Lancet HIV. 2018 Nov 8. pii: S2352-3018(18)30251-0. doi: 10.1016/S2352-3018(18)30251-0. [Epub ahead of print]



Initiation of antiretroviral therapy (ART) following diagnosis of HIV infection at birth is an emerging area of paediatric HIV care. We present outcomes of HIV-infected infants identified at birth at Rahima Moosa Mother and Child Hospital in Johannesburg, South Africa.


From September, 2013 (era 1), only high-risk HIV-exposed infants were offered diagnostic HIV PCR tests at birth. From June, 2014 (era 2), all HIV-exposed infants were offered laboratory-based diagnostic PCR tests. From October, 2014 (era 3), point of care (POC) diagnostic PCR tests were also done if staff availability allowed. We describe time to ART initiation, mortality, retention in care, and viral suppression among the HIV-infected infants identified across these eras.
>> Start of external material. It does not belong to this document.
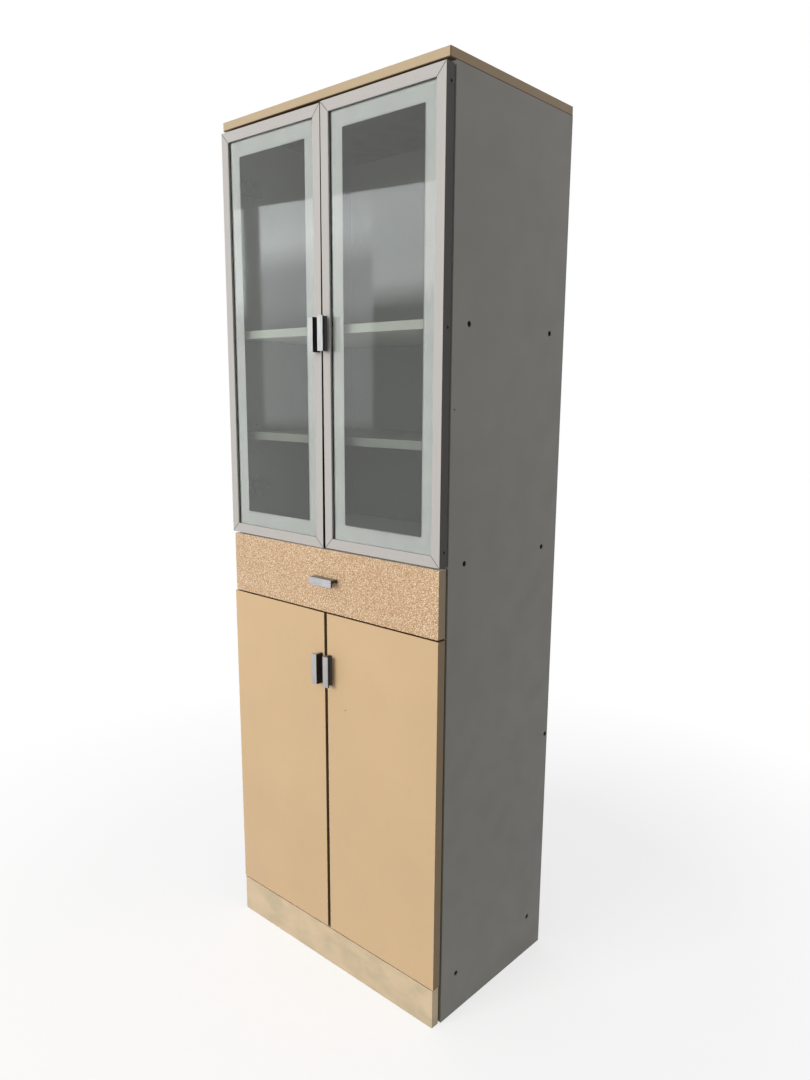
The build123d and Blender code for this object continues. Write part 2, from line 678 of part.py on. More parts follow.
def save_drawer():
    save("drawer_front", drawer_front())
    for side in ("left", "right"):
        save(f"drawer_side_{side}", on_side(drawer_side(), side))
    save("drawer_back", drawer_back())
    save("drawer_bottom", drawer_bottom())
    rear_axle = axle(REAR_ROLLER_Y, BOX_OUT_X + STEEL, ROLLER_X[1] + AXLE_END_GAP)
    save("drawer_runners", both_sides(drawer_runner()) + both_sides(rear_axle))
    save("drawer_rollers", both_sides(roller(REAR_ROLLER_Y)))
    grip, face = drawer_handle()
    save("drawer_handle", grip)
    save("drawer_handle_face", face)


os.makedirs("parts", exist_ok=True)
save_carcass()
save_doors()
save_drawer()
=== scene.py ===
"""Looks of a tall kitchen cupboard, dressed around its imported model.

Everything is in metres in the model's own frame: +X right, +Y back, +Z up, with the origin on
the floor under the middle of the cupboard. MM turns millimetres into metres.
"""

from __future__ import annotations

import logging
import math
from collections.abc import Iterable, Sequence
from dataclasses import dataclass, field, replace
from enum import Enum

import bmesh
import bpy
from mathutils import Matrix, Vector

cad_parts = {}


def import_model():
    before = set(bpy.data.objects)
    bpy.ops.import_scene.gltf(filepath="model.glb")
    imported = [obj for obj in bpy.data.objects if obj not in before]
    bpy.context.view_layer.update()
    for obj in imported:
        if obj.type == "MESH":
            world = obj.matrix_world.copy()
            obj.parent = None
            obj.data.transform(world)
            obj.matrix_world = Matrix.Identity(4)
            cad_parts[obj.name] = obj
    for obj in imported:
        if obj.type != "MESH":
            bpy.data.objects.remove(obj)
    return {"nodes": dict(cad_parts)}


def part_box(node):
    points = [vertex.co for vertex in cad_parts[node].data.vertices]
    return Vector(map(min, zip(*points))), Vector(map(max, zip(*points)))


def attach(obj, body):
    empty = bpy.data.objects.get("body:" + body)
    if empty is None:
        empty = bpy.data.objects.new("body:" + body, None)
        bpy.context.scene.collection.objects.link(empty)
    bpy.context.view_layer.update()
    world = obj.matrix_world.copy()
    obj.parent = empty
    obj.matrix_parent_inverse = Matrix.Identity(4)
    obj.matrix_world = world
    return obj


LOG = logging.getLogger("cupboard")
MM = 0.001

Colour = tuple[float, float, float, float]
Span = tuple[float, float]
Socket = bpy.types.NodeSocket

WHITE: Colour = (1.0, 1.0, 1.0, 1.0)
BLACK: Colour = (0.0, 0.0, 0.0, 1.0)
RISE: Span = (0.0, 1.0)
FALL: Span = (1.0, 0.0)
NOISE_SPAN: Span = (0.3, 0.7)
SIDE_SPAN: Span = (0.5, 0.8)
TOP_SPAN: Span = (0.6, 0.9)
SOFT_EDGE = 0.2 * MM
FILM_EDGE = 2 * MM
FAINT_RELIEF = 0.02 * MM


class Side(Enum):
    """The two sides of the cupboard, as its pieces are named."""

    LEFT = "left"
    RIGHT = "right"

    @property
    def outward(self) -> float:
        """Sign along X of the way out of the cupboard on this side."""
        return 1.0 if self is Side.RIGHT else -1.0


class Grain(Enum):
    """Direction of the fine lines in a brushed metal, as stretch factors of its pattern."""

    ACROSS = (0.02, 1.0, 1.0)
    UPRIGHT = (1.0, 1.0, 0.02)


class SheenSide(Enum):
    """Which level faces of a dark coat carry a painted sheen, as the sign of their normal along Z.
    """

    TOP = 1.0
    UNDERSIDE = -1.0


def srgb(red: float, green: float, blue: float) -> Colour:
    """Turn a screen colour of 0 to 255 into Blender's linear colour.

    Args:
        red: Red from 0 to 255.
        green: Green from 0 to 255.
        blue: Blue from 0 to 255.

    Returns:
        The linear colour with full opacity.
    """
    linear = []
    for level in (red, green, blue):
        share = level / 255
        linear.append(share / 12.92 if share <= 0.04045 else ((share + 0.055) / 1.055) ** 2.4)
    return (linear[0], linear[1], linear[2], 1.0)


def shade(colour: Colour, share: float) -> Colour:
    """Return a colour made darker, or lighter by a share above 1, up to white."""
    return tuple(min(1.0, level * share) for level in colour[:3]) + (1.0,)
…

We tested 5449 HIV-exposed infants who were born between Sept 1, 2013, and June 30, 2016. 88 neonates with confirmed HIV infection were identified and included in the study, of which 86 (98%) started ART. Median age at ART initiation decreased from 9 days (IQR 6-25) in eras 1 and 2 to 2 days (1-8) in era 3. In era 3, more neonates who were co-tested with POC testing started ART within 48 h of birth (29 [83%] of 35; median 1 day [IQR 1-2]) than infants who were not co-tested (one [4%] of 29; median 6 days [5-10]). The probability of mortality by 12 months across the eras was 14% (95% CI 8-24) and did not differ by era. Of the 72 infants who survived and initiated ART at the site, 56 (78%) were retained at 12 months. Of the 56 infants retained in care, 40 (71%) had a viral load less than 400 copies per mL at 12 months, with no differences between eras (p=0·23).


HIV-infected infants can be identified at birth and ART can be initiated within hours to days. Although most infants in our cohort started ART, mortality remained unacceptably high with suboptimal retention and viral suppression. Reducing mortality and improving retention and viral suppression remain urgent priorities.


Eunice Kennedy Shriver National Institute of Child Health and Human Development/National Institute of Allergy and Infectious Disease, National Institutes of Health, USAID/PEPfAR, and the South African National HIV Programme.